§ **WRITTEN EXERCISE**
Output, word for word, every line from the start of the listing down to and including the line that contains "scarred, in_scar)"; include nothing else.

§ **PROVIDED DATA**
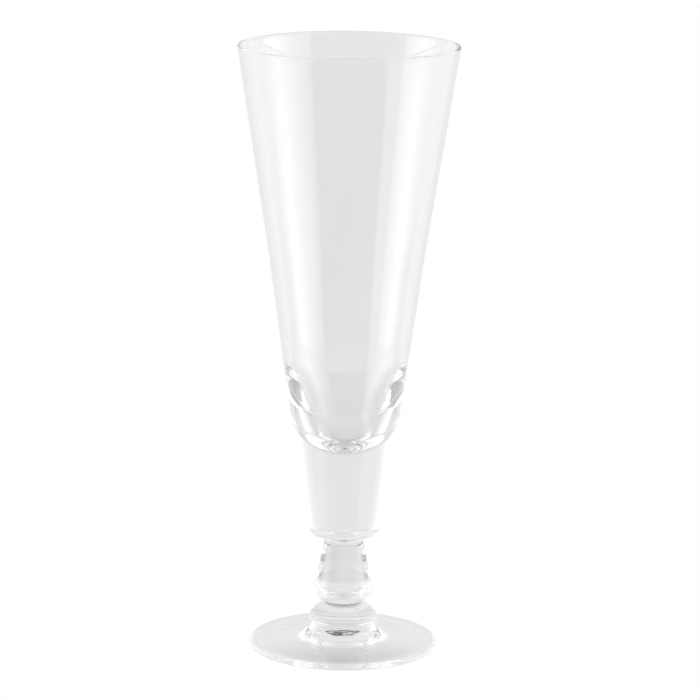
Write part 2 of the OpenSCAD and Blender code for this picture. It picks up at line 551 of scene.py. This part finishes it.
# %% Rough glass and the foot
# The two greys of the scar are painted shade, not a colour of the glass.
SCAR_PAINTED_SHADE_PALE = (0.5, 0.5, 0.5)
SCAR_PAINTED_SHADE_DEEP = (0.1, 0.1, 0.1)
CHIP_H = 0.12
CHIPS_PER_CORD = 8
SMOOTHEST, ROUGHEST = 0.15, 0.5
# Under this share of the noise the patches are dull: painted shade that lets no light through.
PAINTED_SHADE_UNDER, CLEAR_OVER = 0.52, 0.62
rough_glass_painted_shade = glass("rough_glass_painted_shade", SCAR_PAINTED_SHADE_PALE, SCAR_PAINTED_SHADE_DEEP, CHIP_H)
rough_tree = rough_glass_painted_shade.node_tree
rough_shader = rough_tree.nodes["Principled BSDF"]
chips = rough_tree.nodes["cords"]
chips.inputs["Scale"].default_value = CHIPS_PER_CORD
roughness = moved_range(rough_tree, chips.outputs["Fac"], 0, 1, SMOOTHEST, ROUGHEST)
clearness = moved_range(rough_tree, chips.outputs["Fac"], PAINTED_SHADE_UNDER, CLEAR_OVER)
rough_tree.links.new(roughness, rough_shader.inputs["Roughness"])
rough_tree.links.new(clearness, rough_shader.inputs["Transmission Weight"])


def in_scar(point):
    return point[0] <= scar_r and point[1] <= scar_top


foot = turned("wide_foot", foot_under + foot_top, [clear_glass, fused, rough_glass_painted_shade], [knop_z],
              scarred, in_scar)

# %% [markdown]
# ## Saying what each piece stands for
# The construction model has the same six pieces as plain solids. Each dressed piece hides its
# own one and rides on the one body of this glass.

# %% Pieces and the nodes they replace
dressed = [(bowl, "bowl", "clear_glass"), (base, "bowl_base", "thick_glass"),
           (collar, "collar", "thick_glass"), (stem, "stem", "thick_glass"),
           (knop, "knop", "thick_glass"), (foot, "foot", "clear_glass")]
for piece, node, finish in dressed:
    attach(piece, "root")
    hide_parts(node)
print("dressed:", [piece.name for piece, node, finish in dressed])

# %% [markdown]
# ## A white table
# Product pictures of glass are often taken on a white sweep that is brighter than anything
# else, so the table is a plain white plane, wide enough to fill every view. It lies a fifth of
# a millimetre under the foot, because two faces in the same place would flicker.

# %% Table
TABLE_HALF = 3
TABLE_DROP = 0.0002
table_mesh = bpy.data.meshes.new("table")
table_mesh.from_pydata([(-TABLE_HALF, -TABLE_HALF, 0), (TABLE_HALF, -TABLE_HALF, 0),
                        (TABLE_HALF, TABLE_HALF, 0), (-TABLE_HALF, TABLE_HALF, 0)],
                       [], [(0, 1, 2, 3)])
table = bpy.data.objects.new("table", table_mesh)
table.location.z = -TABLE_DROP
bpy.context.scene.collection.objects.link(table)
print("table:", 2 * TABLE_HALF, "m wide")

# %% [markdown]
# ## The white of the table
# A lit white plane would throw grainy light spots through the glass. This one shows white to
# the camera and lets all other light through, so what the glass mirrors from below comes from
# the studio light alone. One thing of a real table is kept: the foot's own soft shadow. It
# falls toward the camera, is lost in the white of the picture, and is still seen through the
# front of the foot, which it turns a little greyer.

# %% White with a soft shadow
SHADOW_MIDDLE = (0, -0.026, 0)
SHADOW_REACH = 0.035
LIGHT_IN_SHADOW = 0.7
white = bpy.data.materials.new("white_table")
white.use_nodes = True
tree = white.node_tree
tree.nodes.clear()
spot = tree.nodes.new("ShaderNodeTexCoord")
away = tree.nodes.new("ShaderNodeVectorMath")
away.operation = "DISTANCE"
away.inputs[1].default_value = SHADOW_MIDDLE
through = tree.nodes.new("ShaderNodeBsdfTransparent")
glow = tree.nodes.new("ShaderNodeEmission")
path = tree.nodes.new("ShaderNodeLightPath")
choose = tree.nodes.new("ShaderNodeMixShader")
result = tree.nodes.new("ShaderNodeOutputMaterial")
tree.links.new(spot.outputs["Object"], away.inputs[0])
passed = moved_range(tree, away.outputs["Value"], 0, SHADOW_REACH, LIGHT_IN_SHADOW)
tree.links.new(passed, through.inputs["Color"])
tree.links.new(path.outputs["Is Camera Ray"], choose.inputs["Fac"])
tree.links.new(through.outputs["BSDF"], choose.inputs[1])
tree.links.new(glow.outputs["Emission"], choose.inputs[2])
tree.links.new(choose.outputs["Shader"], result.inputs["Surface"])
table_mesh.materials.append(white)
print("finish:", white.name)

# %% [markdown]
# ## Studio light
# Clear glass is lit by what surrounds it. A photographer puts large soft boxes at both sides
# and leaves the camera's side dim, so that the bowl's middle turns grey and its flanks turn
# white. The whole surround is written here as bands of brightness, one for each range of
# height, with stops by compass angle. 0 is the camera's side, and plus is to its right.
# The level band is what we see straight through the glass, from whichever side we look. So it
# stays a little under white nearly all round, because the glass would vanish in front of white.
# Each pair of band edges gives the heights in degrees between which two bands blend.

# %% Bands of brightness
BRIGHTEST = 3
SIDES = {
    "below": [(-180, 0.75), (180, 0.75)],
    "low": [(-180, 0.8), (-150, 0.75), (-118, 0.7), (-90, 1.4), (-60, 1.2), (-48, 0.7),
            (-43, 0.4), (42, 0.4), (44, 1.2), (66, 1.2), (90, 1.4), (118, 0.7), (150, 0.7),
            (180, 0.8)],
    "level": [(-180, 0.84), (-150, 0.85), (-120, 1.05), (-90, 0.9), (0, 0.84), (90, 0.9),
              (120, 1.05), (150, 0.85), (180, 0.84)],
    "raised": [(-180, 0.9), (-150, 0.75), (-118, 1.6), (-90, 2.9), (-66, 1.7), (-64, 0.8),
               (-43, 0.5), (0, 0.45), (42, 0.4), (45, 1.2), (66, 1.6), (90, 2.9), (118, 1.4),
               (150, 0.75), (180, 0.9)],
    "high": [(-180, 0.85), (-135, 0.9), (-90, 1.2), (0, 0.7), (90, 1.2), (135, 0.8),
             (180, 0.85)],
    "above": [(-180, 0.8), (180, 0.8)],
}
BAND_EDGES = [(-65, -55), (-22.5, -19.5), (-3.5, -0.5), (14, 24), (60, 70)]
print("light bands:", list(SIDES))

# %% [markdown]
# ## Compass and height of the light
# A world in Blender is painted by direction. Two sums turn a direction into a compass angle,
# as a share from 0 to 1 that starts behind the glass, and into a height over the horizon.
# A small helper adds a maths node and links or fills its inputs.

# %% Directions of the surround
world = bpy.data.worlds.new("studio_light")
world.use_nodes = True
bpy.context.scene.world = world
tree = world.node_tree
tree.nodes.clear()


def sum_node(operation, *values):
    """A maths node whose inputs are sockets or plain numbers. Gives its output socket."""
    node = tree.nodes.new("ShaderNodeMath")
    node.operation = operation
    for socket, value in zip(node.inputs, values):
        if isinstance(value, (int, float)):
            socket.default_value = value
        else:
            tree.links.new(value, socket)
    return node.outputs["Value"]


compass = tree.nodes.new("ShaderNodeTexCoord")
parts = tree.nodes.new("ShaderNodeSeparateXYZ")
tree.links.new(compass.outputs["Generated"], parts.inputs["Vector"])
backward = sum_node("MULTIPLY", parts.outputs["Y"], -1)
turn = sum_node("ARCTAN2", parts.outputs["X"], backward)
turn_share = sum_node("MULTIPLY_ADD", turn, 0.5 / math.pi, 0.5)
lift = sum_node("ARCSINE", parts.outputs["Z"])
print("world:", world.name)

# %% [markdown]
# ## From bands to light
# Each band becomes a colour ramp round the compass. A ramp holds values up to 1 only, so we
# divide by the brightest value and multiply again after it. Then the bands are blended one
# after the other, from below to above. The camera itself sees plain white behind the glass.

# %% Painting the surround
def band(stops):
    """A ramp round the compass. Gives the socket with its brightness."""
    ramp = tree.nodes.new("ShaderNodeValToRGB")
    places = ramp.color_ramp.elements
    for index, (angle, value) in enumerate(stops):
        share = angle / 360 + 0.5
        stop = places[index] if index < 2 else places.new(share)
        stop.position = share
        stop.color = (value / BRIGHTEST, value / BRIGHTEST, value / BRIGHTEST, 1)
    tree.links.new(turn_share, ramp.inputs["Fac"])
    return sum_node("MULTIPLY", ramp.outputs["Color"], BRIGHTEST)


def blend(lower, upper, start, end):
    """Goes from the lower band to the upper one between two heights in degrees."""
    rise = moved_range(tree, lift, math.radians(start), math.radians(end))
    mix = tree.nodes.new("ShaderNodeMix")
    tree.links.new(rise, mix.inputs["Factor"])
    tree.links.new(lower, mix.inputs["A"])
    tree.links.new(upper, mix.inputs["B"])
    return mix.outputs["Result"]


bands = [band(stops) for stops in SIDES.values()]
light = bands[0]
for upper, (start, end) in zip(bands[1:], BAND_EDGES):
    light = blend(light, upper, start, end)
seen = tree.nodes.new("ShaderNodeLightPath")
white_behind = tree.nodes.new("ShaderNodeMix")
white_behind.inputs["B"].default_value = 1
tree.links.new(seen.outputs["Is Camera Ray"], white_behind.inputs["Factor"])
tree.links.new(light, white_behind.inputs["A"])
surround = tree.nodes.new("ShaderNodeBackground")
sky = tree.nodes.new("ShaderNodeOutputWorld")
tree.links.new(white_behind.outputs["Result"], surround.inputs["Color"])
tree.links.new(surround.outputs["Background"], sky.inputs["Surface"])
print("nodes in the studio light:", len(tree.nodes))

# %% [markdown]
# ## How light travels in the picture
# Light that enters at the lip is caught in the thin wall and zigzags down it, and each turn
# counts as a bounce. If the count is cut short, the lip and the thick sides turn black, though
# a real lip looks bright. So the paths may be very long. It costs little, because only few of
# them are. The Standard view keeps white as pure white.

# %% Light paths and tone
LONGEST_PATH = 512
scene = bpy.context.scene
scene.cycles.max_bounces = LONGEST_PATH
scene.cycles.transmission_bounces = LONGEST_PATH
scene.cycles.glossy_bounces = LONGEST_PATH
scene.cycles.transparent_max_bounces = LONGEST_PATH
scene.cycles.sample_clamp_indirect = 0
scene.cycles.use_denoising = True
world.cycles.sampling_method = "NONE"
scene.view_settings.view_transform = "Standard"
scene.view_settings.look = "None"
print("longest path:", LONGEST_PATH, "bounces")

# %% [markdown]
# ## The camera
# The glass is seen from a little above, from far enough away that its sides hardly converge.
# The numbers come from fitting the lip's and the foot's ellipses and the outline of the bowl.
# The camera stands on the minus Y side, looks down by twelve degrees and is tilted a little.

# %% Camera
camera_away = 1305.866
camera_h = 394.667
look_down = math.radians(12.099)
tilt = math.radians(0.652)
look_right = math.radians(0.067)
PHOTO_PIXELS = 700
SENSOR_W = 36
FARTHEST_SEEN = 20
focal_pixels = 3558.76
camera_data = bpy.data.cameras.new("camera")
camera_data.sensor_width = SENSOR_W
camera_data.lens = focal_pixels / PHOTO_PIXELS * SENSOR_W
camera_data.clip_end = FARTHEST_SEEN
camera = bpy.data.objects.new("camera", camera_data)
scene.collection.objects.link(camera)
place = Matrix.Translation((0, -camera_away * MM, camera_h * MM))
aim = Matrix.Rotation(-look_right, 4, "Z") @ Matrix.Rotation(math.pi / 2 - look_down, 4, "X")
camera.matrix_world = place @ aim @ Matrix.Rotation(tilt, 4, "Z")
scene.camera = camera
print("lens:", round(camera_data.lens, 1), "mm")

§ **RESULT OF THE TASK**
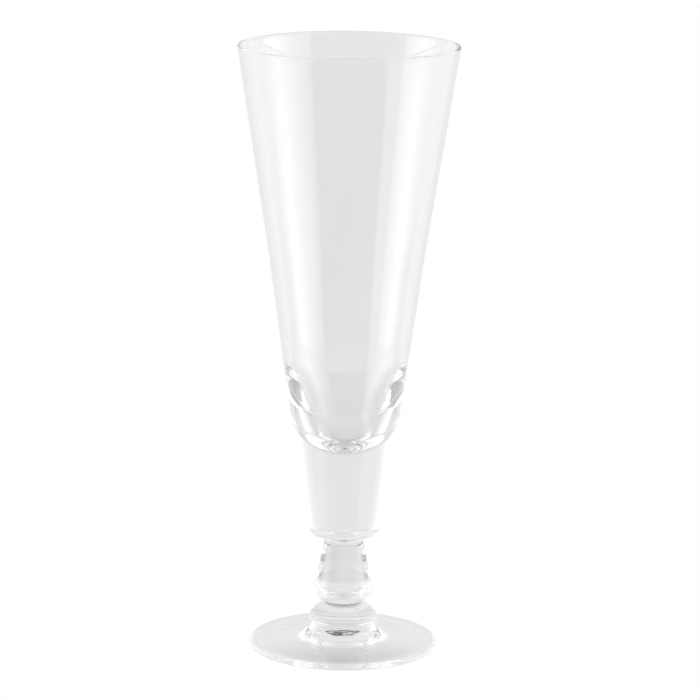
Write part 2 of the OpenSCAD and Blender code for this picture. It picks up at line 551 of scene.py. This part finishes it.
# %% Rough glass and the foot
# The two greys of the scar are painted shade, not a colour of the glass.
SCAR_PAINTED_SHADE_PALE = (0.5, 0.5, 0.5)
SCAR_PAINTED_SHADE_DEEP = (0.1, 0.1, 0.1)
CHIP_H = 0.12
CHIPS_PER_CORD = 8
SMOOTHEST, ROUGHEST = 0.15, 0.5
# Under this share of the noise the patches are dull: painted shade that lets no light through.
PAINTED_SHADE_UNDER, CLEAR_OVER = 0.52, 0.62
rough_glass_painted_shade = glass("rough_glass_painted_shade", SCAR_PAINTED_SHADE_PALE, SCAR_PAINTED_SHADE_DEEP, CHIP_H)
rough_tree = rough_glass_painted_shade.node_tree
rough_shader = rough_tree.nodes["Principled BSDF"]
chips = rough_tree.nodes["cords"]
chips.inputs["Scale"].default_value = CHIPS_PER_CORD
roughness = moved_range(rough_tree, chips.outputs["Fac"], 0, 1, SMOOTHEST, ROUGHEST)
clearness = moved_range(rough_tree, chips.outputs["Fac"], PAINTED_SHADE_UNDER, CLEAR_OVER)
rough_tree.links.new(roughness, rough_shader.inputs["Roughness"])
rough_tree.links.new(clearness, rough_shader.inputs["Transmission Weight"])


def in_scar(point):
    return point[0] <= scar_r and point[1] <= scar_top


foot = turned("wide_foot", foot_under + foot_top, [clear_glass, fused, rough_glass_painted_shade], [knop_z],
              scarred, in_scar)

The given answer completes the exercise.